#### Task prompt
Repeat the listing below word for word, stopping after the line that contains "return np.concatenate([left, np.array(through), right[::-1]])".

#### Supplied information
++++++

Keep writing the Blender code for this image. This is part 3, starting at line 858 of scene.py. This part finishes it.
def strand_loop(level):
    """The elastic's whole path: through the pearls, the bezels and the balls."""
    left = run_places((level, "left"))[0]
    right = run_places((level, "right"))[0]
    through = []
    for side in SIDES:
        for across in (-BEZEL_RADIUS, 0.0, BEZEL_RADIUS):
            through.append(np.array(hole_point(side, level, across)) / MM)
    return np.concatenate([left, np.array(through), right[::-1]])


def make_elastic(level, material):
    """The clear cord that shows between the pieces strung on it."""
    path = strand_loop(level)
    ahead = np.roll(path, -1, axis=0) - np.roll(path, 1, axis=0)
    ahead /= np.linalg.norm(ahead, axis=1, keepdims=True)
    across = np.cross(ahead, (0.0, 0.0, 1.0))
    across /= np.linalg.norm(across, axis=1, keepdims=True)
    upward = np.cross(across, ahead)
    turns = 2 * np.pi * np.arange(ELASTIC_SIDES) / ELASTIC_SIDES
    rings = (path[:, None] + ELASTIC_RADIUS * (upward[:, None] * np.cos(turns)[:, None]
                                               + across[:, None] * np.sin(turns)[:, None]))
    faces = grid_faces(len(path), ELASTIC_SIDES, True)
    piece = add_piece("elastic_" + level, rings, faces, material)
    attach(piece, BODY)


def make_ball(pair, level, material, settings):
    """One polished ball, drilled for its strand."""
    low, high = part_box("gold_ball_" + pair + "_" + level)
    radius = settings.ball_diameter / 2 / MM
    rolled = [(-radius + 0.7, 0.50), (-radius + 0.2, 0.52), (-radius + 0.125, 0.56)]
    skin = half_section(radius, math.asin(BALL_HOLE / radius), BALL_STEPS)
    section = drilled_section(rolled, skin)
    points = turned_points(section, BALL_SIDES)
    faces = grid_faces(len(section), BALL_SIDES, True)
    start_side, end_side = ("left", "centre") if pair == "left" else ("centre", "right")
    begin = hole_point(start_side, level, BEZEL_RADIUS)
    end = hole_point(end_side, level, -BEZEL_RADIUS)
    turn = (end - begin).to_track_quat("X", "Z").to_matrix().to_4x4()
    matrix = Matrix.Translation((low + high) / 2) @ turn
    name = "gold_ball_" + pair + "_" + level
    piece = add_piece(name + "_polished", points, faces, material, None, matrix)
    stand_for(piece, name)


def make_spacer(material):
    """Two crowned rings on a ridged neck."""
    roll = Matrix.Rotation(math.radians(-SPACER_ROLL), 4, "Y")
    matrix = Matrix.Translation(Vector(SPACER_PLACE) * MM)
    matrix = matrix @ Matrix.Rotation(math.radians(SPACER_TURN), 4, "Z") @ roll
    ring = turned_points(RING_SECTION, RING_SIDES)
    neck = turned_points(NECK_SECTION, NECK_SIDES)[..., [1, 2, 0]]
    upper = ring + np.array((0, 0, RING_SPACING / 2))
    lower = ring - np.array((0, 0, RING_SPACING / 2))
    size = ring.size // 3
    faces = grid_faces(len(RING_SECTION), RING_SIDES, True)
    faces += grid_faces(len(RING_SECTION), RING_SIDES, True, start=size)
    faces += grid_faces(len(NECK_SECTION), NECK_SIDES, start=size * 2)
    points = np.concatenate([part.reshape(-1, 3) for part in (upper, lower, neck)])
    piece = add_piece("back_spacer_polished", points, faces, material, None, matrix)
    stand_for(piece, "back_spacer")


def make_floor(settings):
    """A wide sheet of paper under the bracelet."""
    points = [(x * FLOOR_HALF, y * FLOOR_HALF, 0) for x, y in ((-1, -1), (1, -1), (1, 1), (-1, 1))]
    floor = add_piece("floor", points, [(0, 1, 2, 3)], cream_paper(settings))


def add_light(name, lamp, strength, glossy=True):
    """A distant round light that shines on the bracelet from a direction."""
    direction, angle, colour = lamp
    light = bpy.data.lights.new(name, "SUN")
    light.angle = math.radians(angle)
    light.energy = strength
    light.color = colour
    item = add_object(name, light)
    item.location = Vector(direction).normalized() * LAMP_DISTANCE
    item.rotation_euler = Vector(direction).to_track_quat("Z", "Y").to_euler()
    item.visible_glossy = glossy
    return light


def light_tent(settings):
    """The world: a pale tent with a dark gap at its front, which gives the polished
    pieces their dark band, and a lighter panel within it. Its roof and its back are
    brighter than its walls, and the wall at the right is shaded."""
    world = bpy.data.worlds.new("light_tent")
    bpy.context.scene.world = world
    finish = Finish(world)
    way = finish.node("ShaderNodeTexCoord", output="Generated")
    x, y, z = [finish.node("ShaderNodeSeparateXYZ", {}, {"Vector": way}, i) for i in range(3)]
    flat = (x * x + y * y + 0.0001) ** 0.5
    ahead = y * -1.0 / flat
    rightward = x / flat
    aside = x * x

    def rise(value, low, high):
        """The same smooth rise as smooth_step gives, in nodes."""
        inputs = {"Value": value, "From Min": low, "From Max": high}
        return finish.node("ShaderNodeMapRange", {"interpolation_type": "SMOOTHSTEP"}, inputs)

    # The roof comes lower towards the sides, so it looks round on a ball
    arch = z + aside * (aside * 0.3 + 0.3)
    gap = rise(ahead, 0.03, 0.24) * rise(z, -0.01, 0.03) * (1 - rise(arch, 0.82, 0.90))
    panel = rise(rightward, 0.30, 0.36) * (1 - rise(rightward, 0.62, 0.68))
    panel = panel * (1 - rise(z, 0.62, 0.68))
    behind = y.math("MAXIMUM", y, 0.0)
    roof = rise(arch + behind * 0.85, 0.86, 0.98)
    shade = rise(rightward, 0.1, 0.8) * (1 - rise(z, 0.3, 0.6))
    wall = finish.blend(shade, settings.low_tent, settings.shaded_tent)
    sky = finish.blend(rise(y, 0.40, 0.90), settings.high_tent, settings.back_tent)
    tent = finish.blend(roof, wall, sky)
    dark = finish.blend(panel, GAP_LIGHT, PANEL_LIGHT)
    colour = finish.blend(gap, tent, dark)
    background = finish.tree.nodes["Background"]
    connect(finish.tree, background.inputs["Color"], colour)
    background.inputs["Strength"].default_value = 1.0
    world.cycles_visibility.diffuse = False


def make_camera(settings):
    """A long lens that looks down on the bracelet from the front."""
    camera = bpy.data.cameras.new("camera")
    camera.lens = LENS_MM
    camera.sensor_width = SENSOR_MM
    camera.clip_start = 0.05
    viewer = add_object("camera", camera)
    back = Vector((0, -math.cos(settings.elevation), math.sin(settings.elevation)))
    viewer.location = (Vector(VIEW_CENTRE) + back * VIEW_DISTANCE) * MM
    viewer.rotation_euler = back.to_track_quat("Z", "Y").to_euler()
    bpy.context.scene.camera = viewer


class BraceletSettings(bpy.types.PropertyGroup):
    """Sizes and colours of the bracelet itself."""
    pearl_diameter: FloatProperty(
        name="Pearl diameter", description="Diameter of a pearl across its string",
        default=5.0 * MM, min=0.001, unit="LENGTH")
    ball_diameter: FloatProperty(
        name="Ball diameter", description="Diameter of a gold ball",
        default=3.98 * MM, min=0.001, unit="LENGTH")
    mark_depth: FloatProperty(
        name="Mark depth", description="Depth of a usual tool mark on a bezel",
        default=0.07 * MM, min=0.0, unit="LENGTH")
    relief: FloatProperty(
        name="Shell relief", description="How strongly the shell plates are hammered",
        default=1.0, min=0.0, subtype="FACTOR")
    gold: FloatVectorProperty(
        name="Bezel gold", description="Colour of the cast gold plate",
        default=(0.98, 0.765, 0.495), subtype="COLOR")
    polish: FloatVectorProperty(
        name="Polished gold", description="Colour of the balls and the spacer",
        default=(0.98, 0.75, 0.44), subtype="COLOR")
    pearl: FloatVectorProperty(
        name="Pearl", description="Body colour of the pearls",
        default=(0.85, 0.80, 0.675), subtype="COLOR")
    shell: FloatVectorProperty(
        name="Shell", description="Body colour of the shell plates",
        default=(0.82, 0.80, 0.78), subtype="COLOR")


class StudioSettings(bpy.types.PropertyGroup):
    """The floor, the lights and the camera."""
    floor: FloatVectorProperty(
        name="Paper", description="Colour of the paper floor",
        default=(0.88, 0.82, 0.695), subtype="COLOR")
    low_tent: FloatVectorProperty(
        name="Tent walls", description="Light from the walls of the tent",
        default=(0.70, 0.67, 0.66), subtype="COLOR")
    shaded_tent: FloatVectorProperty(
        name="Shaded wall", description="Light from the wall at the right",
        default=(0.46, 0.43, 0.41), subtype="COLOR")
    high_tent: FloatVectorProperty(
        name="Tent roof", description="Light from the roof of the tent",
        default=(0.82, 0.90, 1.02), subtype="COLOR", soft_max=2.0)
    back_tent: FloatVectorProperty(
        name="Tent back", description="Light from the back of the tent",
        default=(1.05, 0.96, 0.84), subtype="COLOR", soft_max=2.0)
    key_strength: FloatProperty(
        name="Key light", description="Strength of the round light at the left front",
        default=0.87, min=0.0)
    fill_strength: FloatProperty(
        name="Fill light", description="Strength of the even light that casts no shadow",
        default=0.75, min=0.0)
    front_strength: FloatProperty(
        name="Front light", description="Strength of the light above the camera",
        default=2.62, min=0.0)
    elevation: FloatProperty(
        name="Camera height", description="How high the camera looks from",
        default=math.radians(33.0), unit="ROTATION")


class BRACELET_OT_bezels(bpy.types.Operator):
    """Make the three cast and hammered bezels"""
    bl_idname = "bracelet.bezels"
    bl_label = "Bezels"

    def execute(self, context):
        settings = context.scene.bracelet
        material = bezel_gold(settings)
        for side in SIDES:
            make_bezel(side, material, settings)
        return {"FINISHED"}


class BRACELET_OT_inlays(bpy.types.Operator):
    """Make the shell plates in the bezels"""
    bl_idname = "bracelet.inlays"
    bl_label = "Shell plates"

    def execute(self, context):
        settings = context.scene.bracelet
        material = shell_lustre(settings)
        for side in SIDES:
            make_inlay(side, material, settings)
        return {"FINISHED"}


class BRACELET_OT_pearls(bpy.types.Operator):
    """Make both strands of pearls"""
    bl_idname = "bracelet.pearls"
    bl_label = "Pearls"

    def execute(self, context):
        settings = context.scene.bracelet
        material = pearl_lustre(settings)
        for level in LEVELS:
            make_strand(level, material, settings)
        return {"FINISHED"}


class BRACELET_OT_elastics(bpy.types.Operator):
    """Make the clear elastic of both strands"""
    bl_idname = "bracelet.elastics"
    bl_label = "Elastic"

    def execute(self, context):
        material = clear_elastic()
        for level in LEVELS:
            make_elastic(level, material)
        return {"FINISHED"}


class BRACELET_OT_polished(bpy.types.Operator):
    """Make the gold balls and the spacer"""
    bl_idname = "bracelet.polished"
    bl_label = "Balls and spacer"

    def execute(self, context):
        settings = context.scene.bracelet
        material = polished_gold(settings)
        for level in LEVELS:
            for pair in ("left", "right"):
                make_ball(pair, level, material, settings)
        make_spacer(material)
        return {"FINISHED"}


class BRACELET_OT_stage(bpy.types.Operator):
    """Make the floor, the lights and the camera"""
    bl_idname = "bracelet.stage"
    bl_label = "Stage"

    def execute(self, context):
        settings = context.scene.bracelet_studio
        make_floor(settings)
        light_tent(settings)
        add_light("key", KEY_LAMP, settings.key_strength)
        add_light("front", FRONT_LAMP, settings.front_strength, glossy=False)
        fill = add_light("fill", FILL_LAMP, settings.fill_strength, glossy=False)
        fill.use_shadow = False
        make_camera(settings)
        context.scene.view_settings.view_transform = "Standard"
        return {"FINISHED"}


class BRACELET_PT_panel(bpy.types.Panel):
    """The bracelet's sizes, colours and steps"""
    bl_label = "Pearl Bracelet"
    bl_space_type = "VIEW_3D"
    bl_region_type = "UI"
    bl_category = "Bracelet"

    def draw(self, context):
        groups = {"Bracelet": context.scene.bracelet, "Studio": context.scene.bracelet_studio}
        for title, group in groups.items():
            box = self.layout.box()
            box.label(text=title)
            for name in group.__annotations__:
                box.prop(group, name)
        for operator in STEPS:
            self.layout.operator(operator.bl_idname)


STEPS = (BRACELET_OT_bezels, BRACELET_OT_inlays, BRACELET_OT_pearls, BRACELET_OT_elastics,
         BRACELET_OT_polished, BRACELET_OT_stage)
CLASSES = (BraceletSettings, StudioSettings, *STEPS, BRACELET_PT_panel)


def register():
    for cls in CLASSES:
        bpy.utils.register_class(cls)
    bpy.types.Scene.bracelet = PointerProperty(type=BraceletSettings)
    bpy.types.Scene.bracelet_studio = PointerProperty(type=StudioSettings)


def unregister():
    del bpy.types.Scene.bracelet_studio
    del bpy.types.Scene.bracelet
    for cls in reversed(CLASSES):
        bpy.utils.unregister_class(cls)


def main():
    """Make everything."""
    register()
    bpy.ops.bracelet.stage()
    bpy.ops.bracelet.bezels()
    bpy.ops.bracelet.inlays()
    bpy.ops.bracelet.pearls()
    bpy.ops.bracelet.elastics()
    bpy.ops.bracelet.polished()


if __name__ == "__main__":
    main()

++++++

#### Solution
Keep writing the Blender code for this image. This is part 3, starting at line 858 of scene.py. This part finishes it.
def strand_loop(level):
    """The elastic's whole path: through the pearls, the bezels and the balls."""
    left = run_places((level, "left"))[0]
    right = run_places((level, "right"))[0]
    through = []
    for side in SIDES:
        for across in (-BEZEL_RADIUS, 0.0, BEZEL_RADIUS):
            through.append(np.array(hole_point(side, level, across)) / MM)
    return np.concatenate([left, np.array(through), right[::-1]])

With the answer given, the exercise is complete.